Reason: In the interests of amenity.
Please note that planning permission does not convey any approval for construction of the required vehicular crossing, or any other works within the highway for which a statutory licence must be obtained. Applicants should contact Kent County Council - Highways and Transportation (web: www.kent.gov.uk/roads_and_transport.aspx or telephone: 03000 418181) in order to obtain the necessary Application Pack.
It is the responsibility of the applicant to ensure , before the development
hereby approved is commenced, that all necessary highway approvals and consents where required are obtained and that the limits of highway boundary are clearly established in order to avoid any enforcement action being taken by the Highway Authority.
Across the county there are pieces of land next to private homes and gardens that do not look like roads or pavements but are actually part of the road. This is called ‘highway land’. Some of this land is owned by The Kent County Council (KCC) whilst some are owned by third party owners.

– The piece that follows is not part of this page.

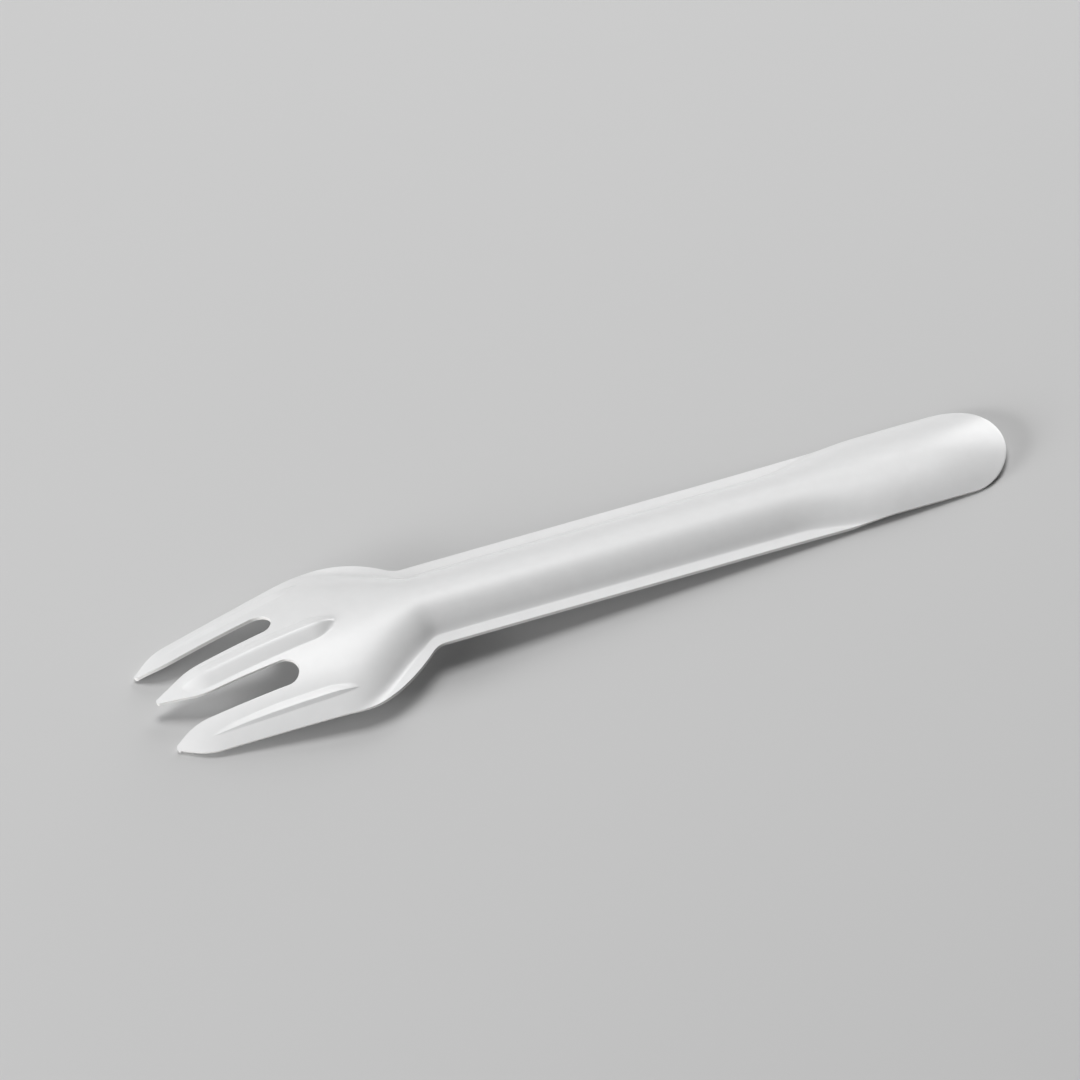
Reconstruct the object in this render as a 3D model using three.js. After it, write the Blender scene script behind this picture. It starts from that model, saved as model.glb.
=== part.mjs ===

Irrespective of the ownership, this land may have ‘highway rights’ over the topsoil. Information about how to clarify the highway boundary can be found at http://www.kent.gov.uk/roads-and-travel/what-we-look-after/highway-land
The applicant must also ensure that the details shown on the approved plans agree in every aspect with those approved under such legislation and common law. It is therefore important for the applicant to contact KCC Highways and Transportation to progress this aspect of the works prior to commencement on site.
Note to Applicant
In accordance with paragraphs 186 and 187 of the NPPF, Maidstone Borough Council (MBC) takes a positive and proactive approach to development proposals focused on solutions. MBC works with applicants/agents in a positive and proactive manner by:
Offering pre-application advice.
Where possible, suggesting solutions to secure a successful outcome.
As appropriate, updating applicants/agents of any issues that may arise in the processing of their application.
In this instance:
Following amendment the application was acceptable.